A Java library for quickly and efficiently parsing and writing UUIDs

Overview

Maven Central

fast-uuid

fast-uuid is a Java library for quickly and efficiently parsing and writing UUIDs. It yields the most dramatic performance gains when compared to Java 8 and older; in benchmarks, it's a little more than fourteen times faster at parsing UUIDs and six times faster at writing UUIDs than the stock JDK implementation. Compared to Java 9 and newer, it's about six times faster when it comes to parsing UUIDs and offers no benefits for writing UUIDs.

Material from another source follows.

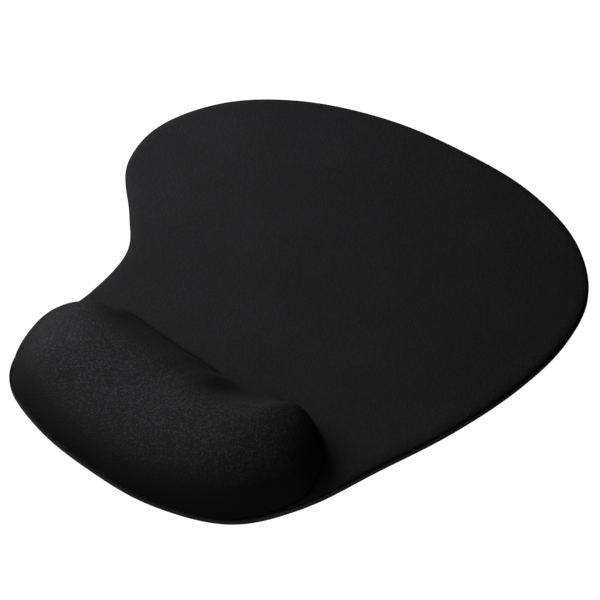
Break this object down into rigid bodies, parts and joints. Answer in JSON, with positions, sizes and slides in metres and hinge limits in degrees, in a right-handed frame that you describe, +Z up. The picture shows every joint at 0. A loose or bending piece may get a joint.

This library is intended for applications that work with large quantities of UUIDs or that work with UUIDs in performance-sensitive code, and probably won't be helpful in applications that work with UUIDs infrequently.

Usage

Using fast-uuid is simple. To parse UUIDs:

UUID uuid = FastUUID.parseUUID(uuidStringOrCharacterSequence);

To convert UUIDs to strings:

String uuidString = FastUUID.toString(uuid);

Getting fast-uuid

For users of Maven (or Maven-compaitble build tools like Gradle), fast-uuid is available via Maven Central. You can add it to your project with the following Maven dependency declaration:

<dependency>
    <groupId>com.eatthepath</groupId>
    <artifactId>fast-uuid</artifactId>
    <version>0.1</version>
</dependency>

For users managing their own dependencies, you can add fast-uuid to your project by adding the fast-uuid jar file from the latest release to your classpath. fast-uuid has no additional dependencies.

How it works

Parsing UUIDs

Let's take a look at the OpenJDK implementation of UUID#fromString(String) for Java 8 and older:

public static UUID fromString(String name) {
    String[] components = name.split("-");
    if (components.length != 5)
        throw new IllegalArgumentException("Invalid UUID string: "+name);
    for (int i=0; i<5; i++)
        components[i] = "0x"+components[i];

    long mostSigBits = Long.decode(components[0]).longValue();
    mostSigBits <<= 16;
    mostSigBits |= Long.decode(components[1]).longValue();
    mostSigBits <<= 16;
    mostSigBits |= Long.decode(components[2]).longValue();

    long leastSigBits = Long.decode(components[3]).longValue();
    leastSigBits <<= 48;
    leastSigBits |= Long.decode(components[4]).longValue();

    return new UUID(mostSigBits, leastSigBits);
}

If you're just dealing with UUIDs every now and then, this is just fine. If you're doing a lot of UUID parsing, though, there are a few things we might be concerned about here:

  1. This implementation starts off by creating an array of (presumably) five sub-strings. This can be a bit slow in its own right, but beyond that, it also creates five new strings that will need to be garbage-collected eventually.
  2. For each of those substrings, this implementation performs a string concatenation, which requires still more string allocation and eventual garbage collection.
  3. Eventually, this implementation needs to convert hexadecimal strings into numbers. It does so with Long#decode(String) rather than using Long#parseLong(String, int), which means somebody else needs to do the work of figuring out which radix to use when parsing the strings. This seems unnecessary since we know for sure that we're dealing with hexadecimal strings.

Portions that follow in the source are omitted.